Write out each entry, exactly the way it appears.

Modeling code records

** start **

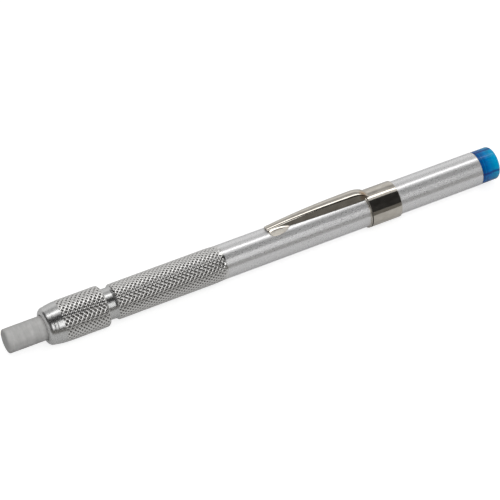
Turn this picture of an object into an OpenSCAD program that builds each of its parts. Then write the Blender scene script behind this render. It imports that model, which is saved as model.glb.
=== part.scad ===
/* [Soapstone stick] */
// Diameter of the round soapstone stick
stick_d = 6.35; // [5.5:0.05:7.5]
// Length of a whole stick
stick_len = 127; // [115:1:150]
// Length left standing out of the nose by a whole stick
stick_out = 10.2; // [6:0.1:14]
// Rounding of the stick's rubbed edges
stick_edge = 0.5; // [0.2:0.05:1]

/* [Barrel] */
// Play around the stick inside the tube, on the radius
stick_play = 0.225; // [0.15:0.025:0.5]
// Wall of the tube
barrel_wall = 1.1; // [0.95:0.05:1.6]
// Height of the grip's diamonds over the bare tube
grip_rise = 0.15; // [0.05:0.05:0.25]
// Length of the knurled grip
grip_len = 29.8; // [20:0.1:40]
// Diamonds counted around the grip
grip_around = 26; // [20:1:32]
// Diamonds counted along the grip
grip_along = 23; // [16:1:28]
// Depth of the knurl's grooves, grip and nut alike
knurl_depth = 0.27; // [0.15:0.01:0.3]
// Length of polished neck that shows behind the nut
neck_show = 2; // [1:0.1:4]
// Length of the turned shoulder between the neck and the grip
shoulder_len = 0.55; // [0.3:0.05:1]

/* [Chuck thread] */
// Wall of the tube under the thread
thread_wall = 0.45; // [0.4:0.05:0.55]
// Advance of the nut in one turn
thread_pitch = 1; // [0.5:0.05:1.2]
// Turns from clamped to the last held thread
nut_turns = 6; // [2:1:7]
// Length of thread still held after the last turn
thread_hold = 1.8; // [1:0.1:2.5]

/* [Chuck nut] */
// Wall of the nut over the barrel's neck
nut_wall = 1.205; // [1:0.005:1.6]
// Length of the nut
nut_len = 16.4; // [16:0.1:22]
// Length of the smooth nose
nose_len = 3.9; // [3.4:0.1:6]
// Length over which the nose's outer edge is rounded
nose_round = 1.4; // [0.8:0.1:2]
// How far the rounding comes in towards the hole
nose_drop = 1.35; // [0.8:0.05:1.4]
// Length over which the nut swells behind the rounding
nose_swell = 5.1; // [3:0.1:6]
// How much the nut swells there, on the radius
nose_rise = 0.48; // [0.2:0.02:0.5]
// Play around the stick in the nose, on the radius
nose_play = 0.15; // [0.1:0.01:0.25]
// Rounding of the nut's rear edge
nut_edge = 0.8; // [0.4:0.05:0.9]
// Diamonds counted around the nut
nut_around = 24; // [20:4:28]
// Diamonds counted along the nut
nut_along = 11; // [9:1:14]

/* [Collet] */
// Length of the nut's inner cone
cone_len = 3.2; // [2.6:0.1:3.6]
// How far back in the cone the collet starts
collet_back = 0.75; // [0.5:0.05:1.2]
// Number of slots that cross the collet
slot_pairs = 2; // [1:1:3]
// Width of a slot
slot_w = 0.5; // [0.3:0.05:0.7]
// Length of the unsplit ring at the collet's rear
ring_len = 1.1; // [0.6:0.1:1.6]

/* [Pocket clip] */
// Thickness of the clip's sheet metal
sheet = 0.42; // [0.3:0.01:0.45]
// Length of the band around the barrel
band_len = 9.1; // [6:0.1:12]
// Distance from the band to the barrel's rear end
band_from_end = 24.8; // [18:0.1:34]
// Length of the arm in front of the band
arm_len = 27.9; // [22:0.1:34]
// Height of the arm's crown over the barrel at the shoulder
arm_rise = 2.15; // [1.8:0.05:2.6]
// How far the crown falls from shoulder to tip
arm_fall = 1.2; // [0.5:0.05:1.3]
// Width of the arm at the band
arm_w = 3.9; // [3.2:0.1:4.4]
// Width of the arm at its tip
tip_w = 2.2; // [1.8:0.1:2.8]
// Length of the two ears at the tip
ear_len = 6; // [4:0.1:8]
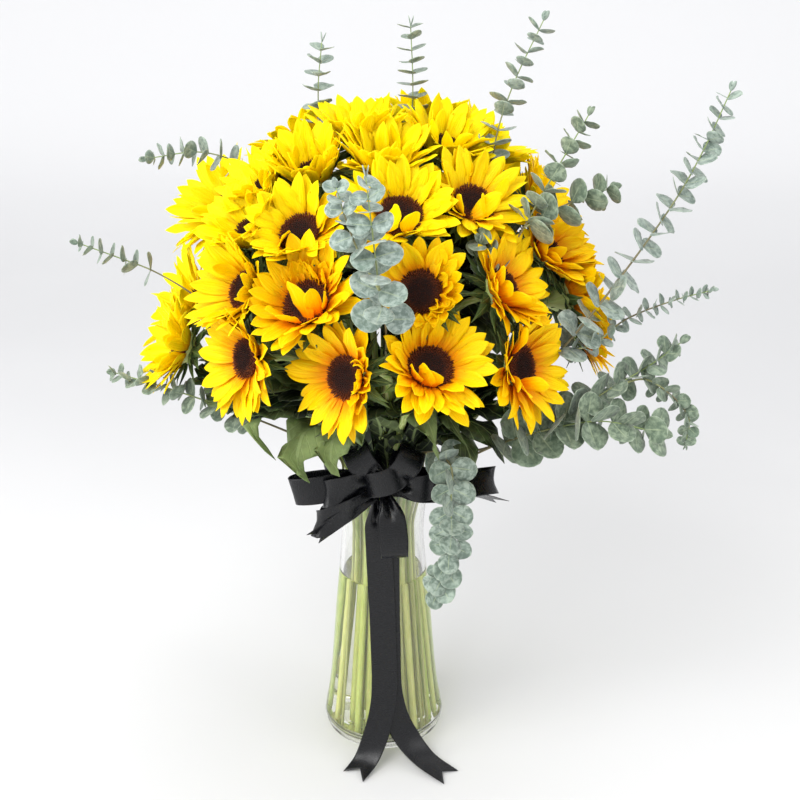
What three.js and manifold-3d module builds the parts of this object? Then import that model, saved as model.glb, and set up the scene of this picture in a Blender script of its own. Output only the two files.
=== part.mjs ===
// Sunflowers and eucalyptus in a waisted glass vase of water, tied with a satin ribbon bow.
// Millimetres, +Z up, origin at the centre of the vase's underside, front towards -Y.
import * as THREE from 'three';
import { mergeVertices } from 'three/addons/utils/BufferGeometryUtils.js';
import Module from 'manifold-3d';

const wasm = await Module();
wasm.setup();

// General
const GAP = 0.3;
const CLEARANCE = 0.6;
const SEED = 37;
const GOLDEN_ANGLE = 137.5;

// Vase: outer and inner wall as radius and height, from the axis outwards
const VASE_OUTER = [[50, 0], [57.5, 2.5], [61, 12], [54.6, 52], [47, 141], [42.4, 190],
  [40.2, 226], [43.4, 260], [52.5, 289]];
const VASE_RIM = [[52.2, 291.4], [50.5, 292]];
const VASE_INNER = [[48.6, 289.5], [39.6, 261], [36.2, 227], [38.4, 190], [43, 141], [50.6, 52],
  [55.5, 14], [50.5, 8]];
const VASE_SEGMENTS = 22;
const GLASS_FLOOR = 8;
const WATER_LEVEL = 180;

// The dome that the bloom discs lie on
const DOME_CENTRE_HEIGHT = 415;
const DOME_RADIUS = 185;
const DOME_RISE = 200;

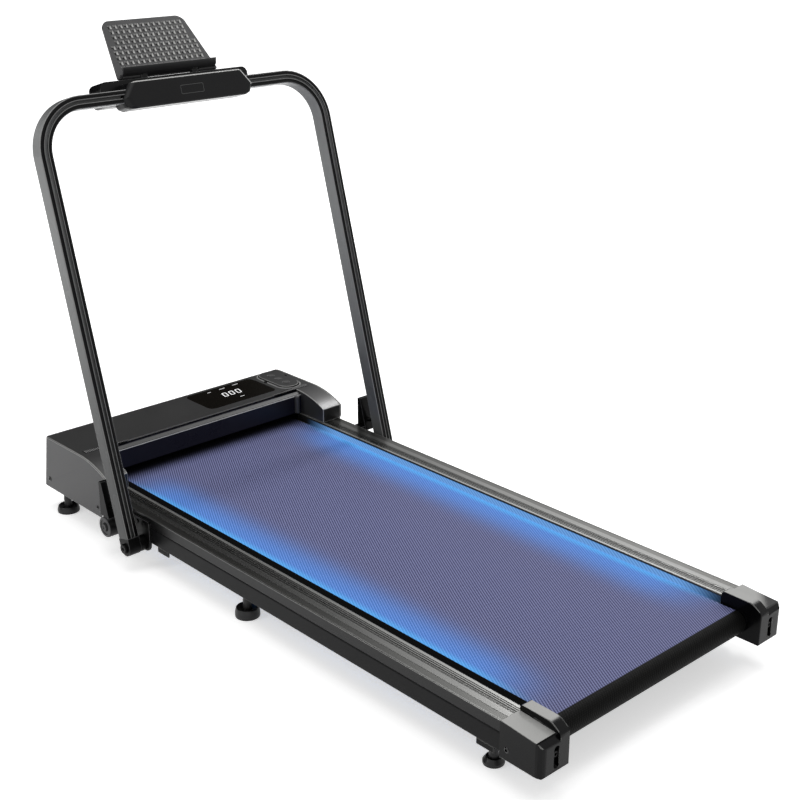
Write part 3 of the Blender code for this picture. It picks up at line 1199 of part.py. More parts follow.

** end **

Solution for this task
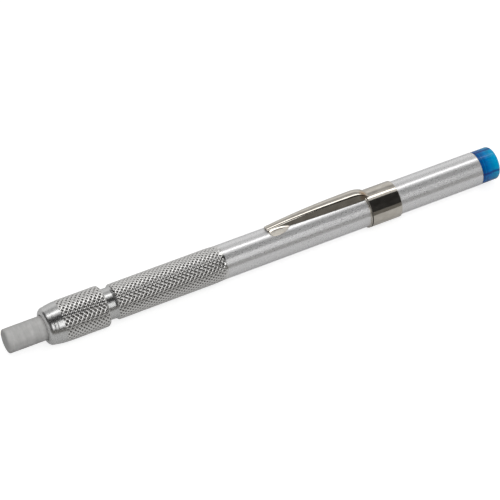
Turn this picture of an object into an OpenSCAD program that builds each of its parts. Then write the Blender scene script behind this render. It imports that model, which is saved as model.glb.
=== part.scad ===
/* [Soapstone stick] */
// Diameter of the round soapstone stick
stick_d = 6.35; // [5.5:0.05:7.5]
// Length of a whole stick
stick_len = 127; // [115:1:150]
// Length left standing out of the nose by a whole stick
stick_out = 10.2; // [6:0.1:14]
// Rounding of the stick's rubbed edges
stick_edge = 0.5; // [0.2:0.05:1]

/* [Barrel] */
// Play around the stick inside the tube, on the radius
stick_play = 0.225; // [0.15:0.025:0.5]
// Wall of the tube
barrel_wall = 1.1; // [0.95:0.05:1.6]
// Height of the grip's diamonds over the bare tube
grip_rise = 0.15; // [0.05:0.05:0.25]
// Length of the knurled grip
grip_len = 29.8; // [20:0.1:40]
// Diamonds counted around the grip
grip_around = 26; // [20:1:32]
// Diamonds counted along the grip
grip_along = 23; // [16:1:28]
// Depth of the knurl's grooves, grip and nut alike
knurl_depth = 0.27; // [0.15:0.01:0.3]
// Length of polished neck that shows behind the nut
neck_show = 2; // [1:0.1:4]
// Length of the turned shoulder between the neck and the grip
shoulder_len = 0.55; // [0.3:0.05:1]

/* [Chuck thread] */
// Wall of the tube under the thread
thread_wall = 0.45; // [0.4:0.05:0.55]
// Advance of the nut in one turn
thread_pitch = 1; // [0.5:0.05:1.2]
// Turns from clamped to the last held thread
nut_turns = 6; // [2:1:7]
// Length of thread still held after the last turn
thread_hold = 1.8; // [1:0.1:2.5]

/* [Chuck nut] */
// Wall of the nut over the barrel's neck
nut_wall = 1.205; // [1:0.005:1.6]
// Length of the nut
nut_len = 16.4; // [16:0.1:22]
// Length of the smooth nose
nose_len = 3.9; // [3.4:0.1:6]
// Length over which the nose's outer edge is rounded
nose_round = 1.4; // [0.8:0.1:2]
// How far the rounding comes in towards the hole
nose_drop = 1.35; // [0.8:0.05:1.4]
// Length over which the nut swells behind the rounding
nose_swell = 5.1; // [3:0.1:6]
// How much the nut swells there, on the radius
nose_rise = 0.48; // [0.2:0.02:0.5]
// Play around the stick in the nose, on the radius
nose_play = 0.15; // [0.1:0.01:0.25]
// Rounding of the nut's rear edge
nut_edge = 0.8; // [0.4:0.05:0.9]
// Diamonds counted around the nut
nut_around = 24; // [20:4:28]
// Diamonds counted along the nut
nut_along = 11; // [9:1:14]

/* [Collet] */
// Length of the nut's inner cone
cone_len = 3.2; // [2.6:0.1:3.6]
// How far back in the cone the collet starts
collet_back = 0.75; // [0.5:0.05:1.2]
// Number of slots that cross the collet
slot_pairs = 2; // [1:1:3]
// Width of a slot
slot_w = 0.5; // [0.3:0.05:0.7]
// Length of the unsplit ring at the collet's rear
ring_len = 1.1; // [0.6:0.1:1.6]

/* [Pocket clip] */
// Thickness of the clip's sheet metal
sheet = 0.42; // [0.3:0.01:0.45]
// Length of the band around the barrel
band_len = 9.1; // [6:0.1:12]
// Distance from the band to the barrel's rear end
band_from_end = 24.8; // [18:0.1:34]
// Length of the arm in front of the band
arm_len = 27.9; // [22:0.1:34]
// Height of the arm's crown over the barrel at the shoulder
arm_rise = 2.15; // [1.8:0.05:2.6]
// How far the crown falls from shoulder to tip
arm_fall = 1.2; // [0.5:0.05:1.3]
// Width of the arm at the band
arm_w = 3.9; // [3.2:0.1:4.4]
// Width of the arm at its tip
tip_w = 2.2; // [1.8:0.1:2.8]
// Length of the two ears at the tip
ear_len = 6; // [4:0.1:8]
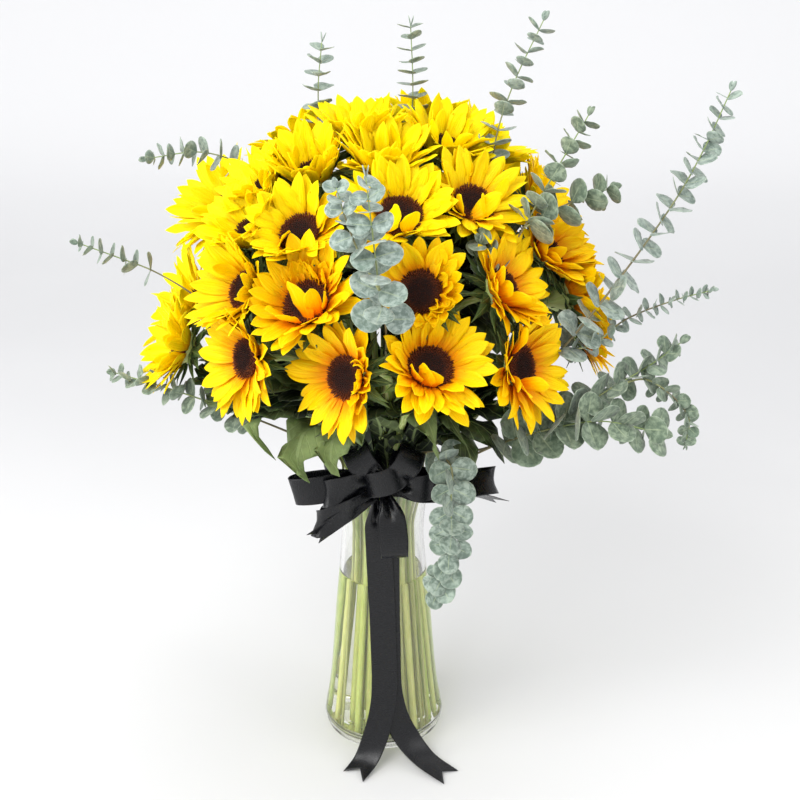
What three.js and manifold-3d module builds the parts of this object? Then import that model, saved as model.glb, and set up the scene of this picture in a Blender script of its own. Output only the two files.
=== part.mjs ===
// Sunflowers and eucalyptus in a waisted glass vase of water, tied with a satin ribbon bow.
// Millimetres, +Z up, origin at the centre of the vase's underside, front towards -Y.
import * as THREE from 'three';
import { mergeVertices } from 'three/addons/utils/BufferGeometryUtils.js';
import Module from 'manifold-3d';

const wasm = await Module();
wasm.setup();

// General
const GAP = 0.3;
const CLEARANCE = 0.6;
const SEED = 37;
const GOLDEN_ANGLE = 137.5;

// Vase: outer and inner wall as radius and height, from the axis outwards
const VASE_OUTER = [[50, 0], [57.5, 2.5], [61, 12], [54.6, 52], [47, 141], [42.4, 190],
  [40.2, 226], [43.4, 260], [52.5, 289]];
const VASE_RIM = [[52.2, 291.4], [50.5, 292]];
const VASE_INNER = [[48.6, 289.5], [39.6, 261], [36.2, 227], [38.4, 190], [43, 141], [50.6, 52],
  [55.5, 14], [50.5, 8]];
const VASE_SEGMENTS = 22;
const GLASS_FLOOR = 8;
const WATER_LEVEL = 180;

// The dome that the bloom discs lie on
const DOME_CENTRE_HEIGHT = 415;
const DOME_RADIUS = 185;
const DOME_RISE = 200;

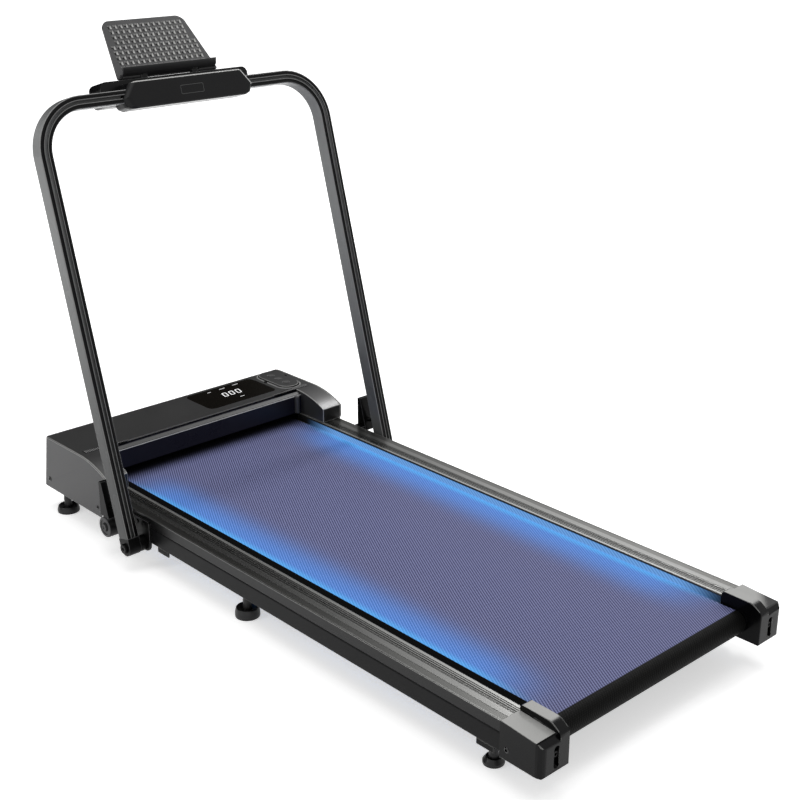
Write part 3 of the Blender code for this picture. It picks up at line 1199 of part.py. More parts follow.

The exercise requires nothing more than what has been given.